The “empty nest” period will come later in life, giving you less of an opportunity to focus on building retirement savings. It means you may need to keep up consistent pension payments for as many of your years as parents as you can – and prioritise it above non-essential spending.

Consider university costs

If your child is heading to uni at the time you plan to retire, you could consider setting aside funds to cover the costs in advance. One option is to put money aside in a Junior Isa, which will ensure the money is tucked away tax-free until your son or daughter is 18. You can contribute up to £4,368 a year into a Jisa.

Talk to your own parents

It’s worth knowing in advance the provisions your parents have made in case they need care as they get older, and the part they expect you to play.

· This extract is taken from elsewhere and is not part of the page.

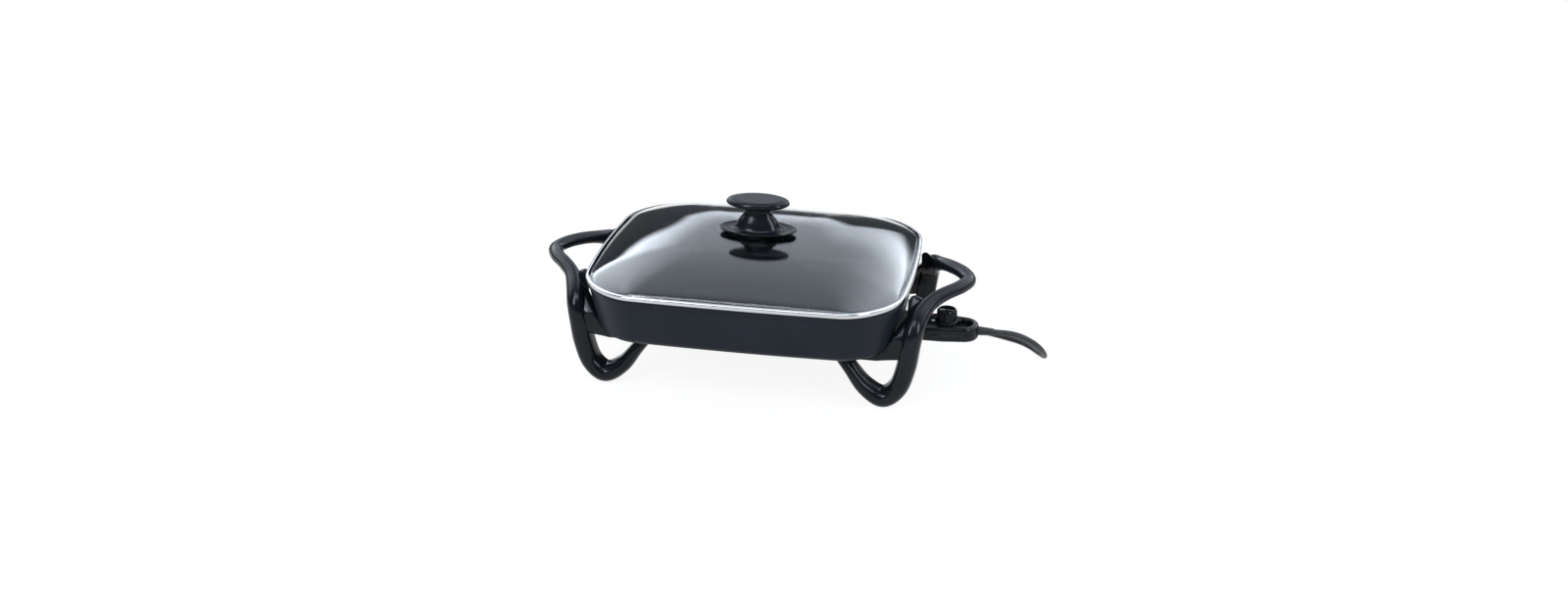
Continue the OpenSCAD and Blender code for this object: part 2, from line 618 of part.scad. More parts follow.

If you have young children and parents with care needs at the same time, find out about resources available to help.

Have a childcare “plan B”

Some grandparents are keen to pitch in with childcare into their 80s, but some will feel their childcare days are behind them. Others may find their health isn’t good enough for them to help. It’s better to put a plan in place early and try to find affordable care.

Plan for the worst-case scenario

This is vital for parents at any age. Life insurance can help protect children if parents were to die, and critical illness cover and income protection provide support if parents suffer an illness or injury. You may want to have details of who would take care of your children included in will planning.

Take account of tax charges

Older parents may be closer to their peak earning potential, and one parent may earn more than £50,000 – the point at which some child benefit may need to be repaid. You can choose not to apply for child benefit, but if one of you isn’t working, ensure you’ll still receive national insurance credits towards your state pension by completing a form.

Talk to your employer

If you’re at management level, you may be setting a precedent by asking to work shorter or more flexible days. Build solutions sooner rather than later.

Factor in additional expenses

Depending on the circumstances, if fertility treatments are needed they can be costly, so consider the implications.

Plans for future property dreams

For older parents, remortgaging to help children on to the property ladder may not be practical. Over-55s may be able to dip into their pension pot, but this will have implications for their income for the rest of their life. If you expect to help your child on to the property ladder, it’s worth planning how to achieve this without making painful sacrifices further down the line.